FIRST TENTATIVE BY CREATING INDEX THAT WAY (other stackoverflow question a bit old):

POST correntistas/correntista
{
  "index": {
    "index": "correntistas",
    "type": "correntista",
    "analysis": {
      "index_analyzer": {
        "my_index_analyzer": {
          "type": "custom",
          "tokenizer": "standard",
          "filter": [
            "lowercase",
            "mynGram"
          ]
        }
      },
      "search_analyzer": {
        "my_search_analyzer": {
          "type": "custom",
          "tokenizer": "standard",
          "filter": [
            "standard",
            "lowercase",
            "mynGram"
          ]
        }
      },
      "filter": {
        "mynGram": {
          "type": "nGram",
          "min_gram": 2,
          "max_gram": 50
        }
      }
    }
  }
}

SECOND TENTATIVE BY CREATING INDEX THAT WAY (other recent stackoverflow question)

PUT /correntistas
{
    "settings": {
        "analysis": {
            "filter": {
                "autocomplete_filter": {
                    "type": "edge_ngram",
                    "min_gram": 1,
                    "max_gram": 20
                }
            },
            "analyzer": {
                "autocomplete_search": {
                    "type": "custom",
                    "tokenizer": "standard",
                    "filter": [
                        "lowercase"
                    ]
                },
                "autocomplete_index": {
                    "type": "custom",
                    "tokenizer": "standard",
                    "filter": [
                        "lowercase",
                        "autocomplete_filter"
                    ]
                }
            }
        }
    },
    "mappings": {
        "properties": {
            "nome": {
                "type": "text",
                "analyzer": "autocomplete_index",
                "search_analyzer": "autocomplete_search"
            }
        }
    }
}

This second tentative failed with

{
  "error": {
    "root_cause": [
      {
        "type": "mapper_parsing_exception",
        "reason": "Root mapping definition has unsupported parameters:  [nome : {search_analyzer=autocomplete_search, analyzer=autocomplete_index, type=text}]"
      }
    ],
    "type": "mapper_parsing_exception",
    "reason": "Failed to parse mapping [properties]: Root mapping definition has unsupported parameters:  [nome : {search_analyzer=autocomplete_search, analyzer=autocomplete_index, type=text}]",
    "caused_by": {
      "type": "mapper_parsing_exception",
      "reason": "Root mapping definition has unsupported parameters:  [nome : {search_analyzer=autocomplete_search, analyzer=autocomplete_index, type=text}]"
    }
  },
  "status": 400
}

Kibana Print Screen

Although the first way I created the index the index was created without exception, it doesn't work when I type part of the properties "nome".

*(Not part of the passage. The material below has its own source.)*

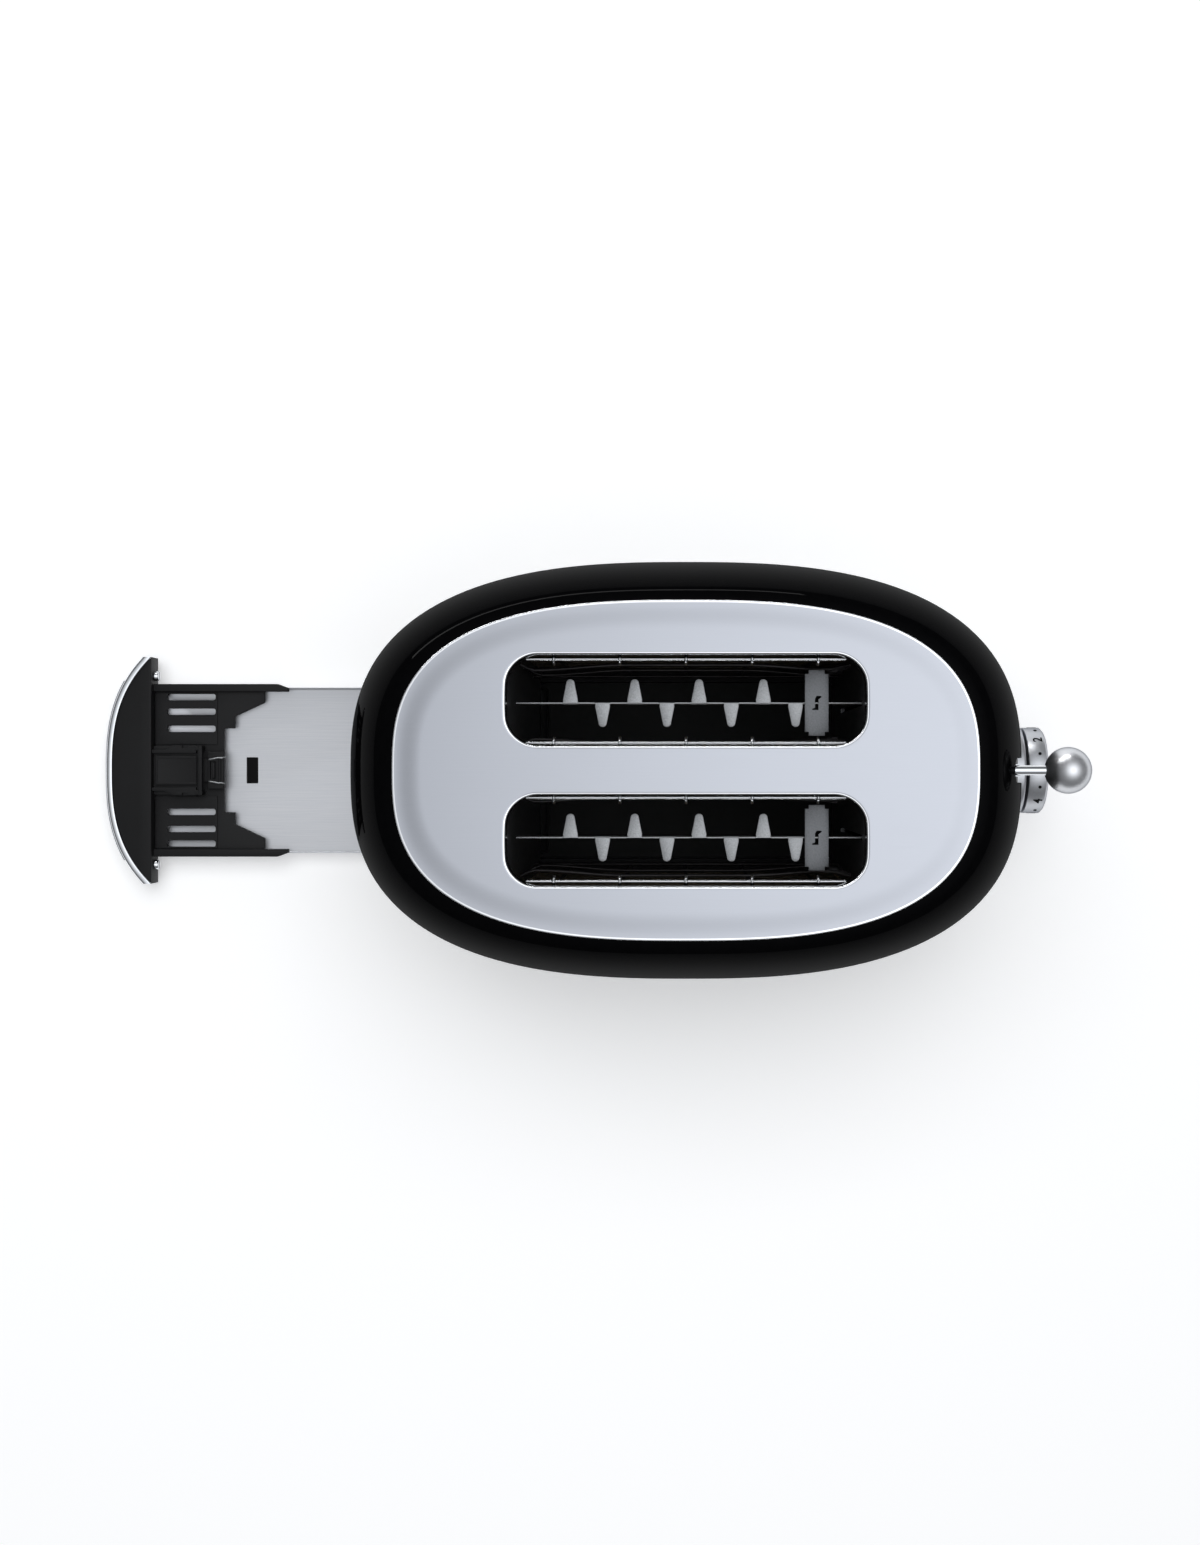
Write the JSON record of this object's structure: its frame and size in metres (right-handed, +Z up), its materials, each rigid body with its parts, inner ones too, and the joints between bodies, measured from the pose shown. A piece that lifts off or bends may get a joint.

I added one document this way

POST /correntistas/correntista/1
    {
        "conta": "1234",
        "sobrenome": "Carvalho1",
        "nome": "Demetrio1"
    }

Now I want to retrieve the above document either by typing first letters (eg. De) or typing part of the word from middle (eg met). But none of the two ways bellow I am searching is retrieving the document

Simple way to query:

GET correntistas/correntista/_search
{
    "query": {
        "match": {
            "nome": {
                "query": "De" #### "met" should I also work from my perspective
            }
        }
    }
}

More elaborated way to query also failling

GET correntistas/correntista/_search
{
    "query": {
        "match": {
            "nome": {
                "query": "De",  #### "met" should I also work from my perspective
                "operator": "OR",
                "prefix_length": 0,
                "max_expansions": 50,
                "fuzzy_transpositions": true,
                "lenient": false,
                "zero_terms_query": "NONE",
                "auto_generate_synonyms_phrase_query": true,
                "boost": 1
            }
        }
    }
}

I don't think is relevant but here are the verions (I am using this version because it is intended to work in production with spring-data and there is some "delay" on adding Elasticsearch newer versions in Spring-data)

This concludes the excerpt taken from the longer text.